44 out of 44 people found this review helpful.
Everyone makes mistakes...but shouldn't use this Wite-Out
Date of Review: Jan 15, 2007
The Bottom Line: One star is too good for this Liquid Paper wannabe.
When I first fell in love with writing as a nine-year-old in the early 1970s, my main tool of the trade, as it were, was an electric typewriter. At first, I was limited to using IBM Selectrics in school, but when I was 11, a neighbor of mine and her sorority sisters presented me with my own. (I don't remember the brand or model, but it was big, had a dark gray casing and weighed, or so it seemed, a ton.) And until I graduated from high school in 1983, I relied solely on typewriters to write everything but the shortest of notes.
For all that, I was (and still am) not the best of typists. I never took typing classes in high school, so (like many writers and journalists) I'm essentially a hunt-and-peck person. As a result, before I made the evolutionary move from typewriters to personal computers in the mid-1980s, my essays, homework assignments and even term papers
always needed corrections.
Although every once in a while I would have to resort to getting a skilled typist to redo important assignments so I wouldn't be penalized for "poor presentation of project," I did get my typing to be less messy and learned how to use correction fluid to "cover up" small typos.
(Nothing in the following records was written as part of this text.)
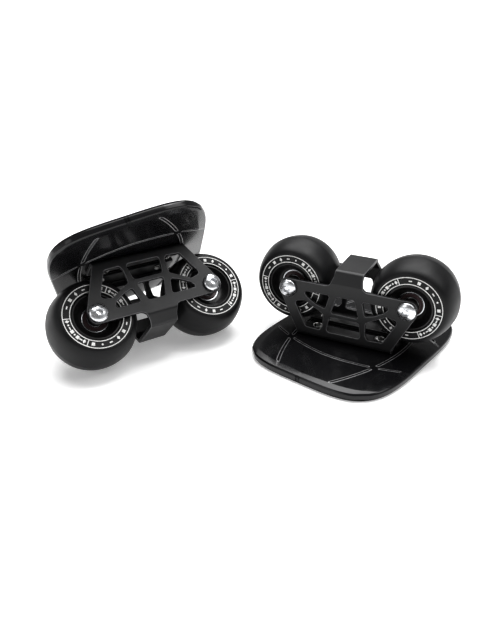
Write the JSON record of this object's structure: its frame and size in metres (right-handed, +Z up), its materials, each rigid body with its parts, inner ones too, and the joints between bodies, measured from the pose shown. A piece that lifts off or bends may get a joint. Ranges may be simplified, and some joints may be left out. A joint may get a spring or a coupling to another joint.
{
  "type": "pair of drift skates",
  "caption": "Pair of drift skates: small foot decks, each on a pierced channel frame over barrel wheels in line.",
  "frame": {"origin": "on the floor, under the middle of the bounding box of the pair", "axes": "+Z up; +X along the pair from the left skate, which leans on its wheels and toe edge, to the right skate, which lies upside down; +Y to the back"},
  "size_m": [0.3552, 0.1932, 0.1343],
  "materials": {
    "urethane": "satin cast urethane",
    "wheel_core": "moulded black nylon",
    "bearing_steel": "ground steel",
    "bush_alloy": "black anodised",
    "chrome": "polished chrome plate",
    "frame_alloy": "satin black anodised",
    "deck_alloy": "gloss black powder coat",
    "grip": "grit grip sheet",
    "screw_steel": "zinc plated"
  },
  "bodies": {
    "left_skate": {"left_deck": "deck_alloy", "left_grip_pad": "grip", "left_frame": "frame_alloy", "left_deck_screw_1": "screw_steel", "left_deck_screw_2": "screw_steel", "left_deck_screw_3": "screw_steel", "left_deck_screw_4": "screw_steel", "left_front_bearing_toe_inner_race": "bearing_steel", "left_front_axle_bush_toe": "bush_alloy", "left_front_bearing_heel_inner_race": "bearing_steel", "left_front_axle_bush_heel": "bush_alloy", "left_front_bearing_spacer": "bush_alloy", "left_front_axle_sleeve": "chrome", "left_front_axle_screw": "chrome", "left_rear_bearing_toe_inner_race": "bearing_steel", "left_rear_axle_bush_toe": "bush_alloy", "left_rear_bearing_heel_inner_race": "bearing_steel", "left_rear_axle_bush_heel": "bush_alloy", "left_rear_bearing_spacer": "bush_alloy", "left_rear_axle_sleeve": "chrome", "left_rear_axle_screw": "chrome"},
    "left_front_wheel": {"left_front_tyre": "urethane", "left_front_wheel_core": "wheel_core", "left_front_bearing_toe_outer_race": "bearing_steel", "left_front_bearing_heel_outer_race": "bearing_steel"},
    "left_rear_wheel": {"left_rear_tyre": "urethane", "left_rear_wheel_core": "wheel_core", "left_rear_bearing_toe_outer_race": "bearing_steel", "left_rear_bearing_heel_outer_race": "bearing_steel"},
    "right_skate": {"right_deck": "deck_alloy", "right_grip_pad": "grip", "right_frame": "frame_alloy", "right_deck_screw_1": "screw_steel", "right_deck_screw_2": "screw_steel", "right_deck_screw_3": "screw_steel", "right_deck_screw_4": "screw_steel", "right_front_bearing_toe_inner_race": "bearing_steel", "right_front_axle_bush_toe": "bush_alloy", "right_front_bearing_heel_inner_race": "bearing_steel", "right_front_axle_bush_heel": "bush_alloy", "right_front_bearing_spacer": "bush_alloy", "right_front_axle_sleeve": "chrome", "right_front_axle_screw": "chrome", "right_rear_bearing_toe_inner_race": "bearing_steel", "right_rear_axle_bush_toe": "bush_alloy", "right_rear_bearing_heel_inner_race": "bearing_steel", "right_rear_axle_bush_heel": "bush_alloy", "right_rear_bearing_spacer": "bush_alloy", "right_rear_axle_sleeve": "chrome", "right_rear_axle_screw": "chrome"},
    "right_front_wheel": {"right_front_tyre": "urethane", "right_front_wheel_core": "wheel_core", "right_front_bearing_toe_outer_race": "bearing_steel", "right_front_bearing_heel_outer_race": "bearing_steel"},
    "right_rear_wheel": {"right_rear_tyre": "urethane", "right_rear_wheel_core": "wheel_core", "right_rear_bearing_toe_outer_race": "bearing_steel", "right_rear_bearing_heel_outer_race": "bearing_steel"}
  },
  "joints": [
    {"name": "right_skate_slide", "type": "slide", "parent": "left_skate", "child": "right_skate", "axis": [1, 0, 0], "range_m": [0, 0.15]},
    {"name": "left_front_wheel_spin", "type": "hinge", "parent": "left_skate", "child": "left_front_wheel", "pos_m": [-0.04909, 0.01801, 0.03561], "axis": [-0.3944, 0.5825, -0.7107], "continuous": true},
    {"name": "left_rear_wheel_spin", "type": "hinge", "parent": "left_skate", "child": "left_rear_wheel", "pos_m": [-0.13355, -0.03917, 0.03561], "axis": [-0.3944, 0.5825, -0.7107], "continuous": true},
    {"name": "right_front_wheel_spin", "type": "hinge", "parent": "right_skate", "child": "right_front_wheel", "pos_m": [0.13006, -0.02056, 0.051], "axis": [-0.4446, -0.8957, 0], "continuous": true},
    {"name": "right_rear_wheel_spin", "type": "hinge", "parent": "right_skate", "child": "right_rear_wheel", "pos_m": [0.0387, 0.0248, 0.051], "axis": [-0.4446, -0.8957, 0], "continuous": true}
  ]
}
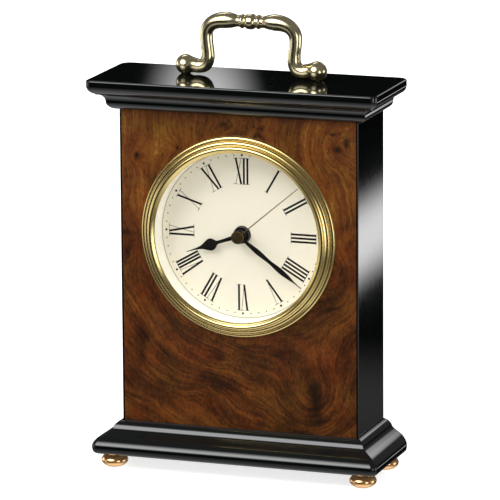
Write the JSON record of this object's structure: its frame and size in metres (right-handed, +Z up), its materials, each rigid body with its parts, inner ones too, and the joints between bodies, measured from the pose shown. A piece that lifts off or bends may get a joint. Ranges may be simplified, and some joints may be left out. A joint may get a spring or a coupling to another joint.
{
  "type": "carriage clock",
  "caption": "Quartz carriage clock: gloss black moulded case, burl front, round brass bezel and glass, ivory dial with hands, brass handle, bun feet and hinged back door.",
  "frame": {"origin": "on the table under the middle of the clock", "axes": "+Z up, the dial faces -Y, +X to the right as seen from the front"},
  "size_m": [0.1276, 0.0476, 0.1943],
  "materials": {
    "black_lacquer": "high gloss black lacquer",
    "bare_board": "unfinished fibreboard",
    "burl_veneer": "figured burl veneer under gloss lacquer",
    "polished_brass": "polished and lacquered",
    "copper_brass": "polished, warm copper tone",
    "hinge_brass": "polished sheet",
    "gilt_hand": "gilt",
    "glass": "clear, flat, polished",
    "white_card": "matt white",
    "ivory_dial": "matt ivory print",
    "black_hand": "semi-gloss black",
    "bronze_cap": "dark bronze, satin",
    "black_plastic": "fine moulded texture",
    "white_plastic": "moulded acetal",
    "green_board": "green solder mask",
    "copper_wire": "enamelled copper winding",
    "motor_steel": "bright",
    "screw_steel": "zinc plated",
    "contact_metal": "nickel plated",
    "dark_magnet": "sintered ferrite",
    "battery_label": "plain printed sleeve"
  },
  "bodies": {
    "case": {"battery": "battery_label", "battery_contact_negative": "contact_metal", "battery_contact_positive": "contact_metal", "bezel": "polished_brass", "burl_veneer_panel": "burl_veneer", "catch_magnet": "dark_magnet", "circuit_board": "green_board", "coil_bobbin": "white_plastic", "coil_winding": "copper_wire", "dial": "ivory_dial", "foot_front_left": "copper_brass", "foot_front_right": "copper_brass", "foot_rear_left": "copper_brass", "foot_rear_right": "copper_brass", "foot_screw_front_left": "screw_steel", "foot_screw_front_right": "screw_steel", "foot_screw_rear_left": "screw_steel", "foot_screw_rear_right": "screw_steel", "front_board": "bare_board", "glass": "glass", "handle": "polished_brass", "handle_screw_left": "screw_steel", "handle_screw_right": "screw_steel", "left_side_panel": "black_lacquer", "lower_hinge_case_leaf": "hinge_brass", "lower_hinge_pin": "screw_steel", "middle_plate": "black_plastic", "movement_back_case": "black_plastic", "movement_front_plate": "black_plastic", "movement_screw_lower": "screw_steel", "movement_screw_upper": "screw_steel", "plinth_base": "black_lacquer", "quartz_crystal": "motor_steel", "rehaut_ring": "white_card", "right_side_panel": "black_lacquer", "stator": "motor_steel", "timing_chip": "black_plastic", "top_board": "black_lacquer", "upper_hinge_case_leaf": "hinge_brass", "upper_hinge_pin": "screw_steel"},
    "seconds_train": {"seconds_wheel": "white_plastic", "seconds_hand": "gilt_hand", "seconds_cap": "bronze_cap"},
    "minute_train": {"centre_wheel": "white_plastic", "minute_hand": "black_hand"},
    "hour_train": {"hour_wheel": "white_plastic", "hour_hand": "black_hand"},
    "third_wheel_set": {"third_wheel": "white_plastic"},
    "fifth_wheel_set": {"fifth_wheel": "white_plastic"},
    "rotor_set": {"rotor": "dark_magnet"},
    "setting_set": {"minute_wheel": "white_plastic", "setting_knob": "black_plastic"},
    "rear_door": {"back_door": "black_lacquer", "door_knob": "polished_brass", "catch_plate": "motor_steel", "lower_hinge_door_leaf": "hinge_brass", "upper_hinge_door_leaf": "hinge_brass"}
  },
  "joints": [
    {"name": "seconds_spin", "type": "hinge", "parent": "case", "child": "seconds_train", "pos_m": [0, 0, 0.1025], "axis": [0, 1, 0], "continuous": true},
    {"name": "minute_spin", "type": "hinge", "parent": "case", "child": "minute_train", "pos_m": [0, 0, 0.1025], "axis": [0, 1, 0], "continuous": true},
    {"name": "hour_spin", "type": "hinge", "parent": "case", "child": "hour_train", "pos_m": [0, 0, 0.1025], "axis": [0, 1, 0], "continuous": true},
    {"name": "third_wheel_spin", "type": "hinge", "parent": "case", "child": "third_wheel_set", "pos_m": [-0.00863, 0, 0.10564], "axis": [0, 1, 0], "continuous": true},
    {"name": "fifth_wheel_spin", "type": "hinge", "parent": "case", "child": "fifth_wheel_set", "pos_m": [0, 0, 0.10964], "axis": [0, 1, 0], "continuous": true},
    {"name": "rotor_spin", "type": "hinge", "parent": "case", "child": "rotor_set", "pos_m": [0, 0, 0.11612], "axis": [0, 1, 0], "continuous": true},
    {"name": "setting_knob_spin", "type": "hinge", "parent": "case", "child": "setting_set", "pos_m": [0.00902, 0, 0.10578], "axis": [0, 1, 0], "continuous": true},
    {"name": "back_door_swing", "type": "hinge", "parent": "case", "child": "rear_door", "pos_m": [-0.0449, 0.0184, 0.087], "axis": [0, 0, 1], "range_deg": [0, 110]}
  ],
  "couplings": [
    {"joint": "third_wheel_spin", "follows": "seconds_spin", "ratio": -0.13333},
    {"joint": "minute_spin", "follows": "seconds_spin", "ratio": 0.016667},
    {"joint": "setting_knob_spin", "follows": "seconds_spin", "ratio": -0.0055556},
    {"joint": "hour_spin", "follows": "seconds_spin", "ratio": 0.0013889},
    {"joint": "fifth_wheel_spin", "follows": "seconds_spin", "ratio": -6},
    {"joint": "rotor_spin", "follows": "seconds_spin", "ratio": 30}
  ]
}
Most of the time, I use
Liquid Paper, which has been around for over 50 years and, for reasons that will soon be obvious, is still my "go to" brand of choice.
Bic, maker of such widely-used office products as the four-color ballpoint pen and BrightLiner highlighting markers, knows that even in the Computer Age
everyone still makes mistakes; using word processing programs such as Word Perfect or Microsoft Word reduces typos, but it doesn't totally eliminate them, not even when one uses a spell check option. Thus, correction fluid is always going to be needed, and Bic isn't going to sit still and let its rival Paper-Mate (owners of Liquid Paper) corner
that lucrative market.
Unfortunately,
Bic Extra Coverage Wite-Out Correction Fluid is a sub-standard knock-off of Liquid Paper. It probably has a similar formula (the label, unfortunately, doesn't list the components), but it tends to clump up on the paper no matter how carefully one applies it, dries at what most people would consider a snail's pace, and has a strong chemical odor that is, well, rather unpleasant.
Although I'm a fairly patient person and can tolerate the products slow rate of drying on the paper, the clumping is a big turn-off. I mean, the clumps of dried Wite-Out are so thick that one can't make any pen-and-ink corrections...and if I can't "write-in" what I intended to write in the first place, why bother using the "Wite-Out" at all?
The smell, too, is a turn-off. It's not as bad as, say, the aroma from a local landfill during a mid-summer heat wave or the scents from your average latrine in a war zone, but it's not the kind of "perfume" one wants to smell even for a brief microsecond. Maybe this is intentional, since one of the few helpful bits of information on the bottle label reads as follows:
DO NOT SWALLOW OR INHALE. (It seems that there are individuals, mostly kids and teens, who will "sniff"
Bic Wite-Out to get high. This, of course, is very dangerous, since it can result in brain damage or even death.)
In short, I'd rather stick to Liquid Paper to "cover up" typos that slip by spell checkers on Word or take my time reading over my drafts before printing them rather than have to use this messy, smelly knock-off.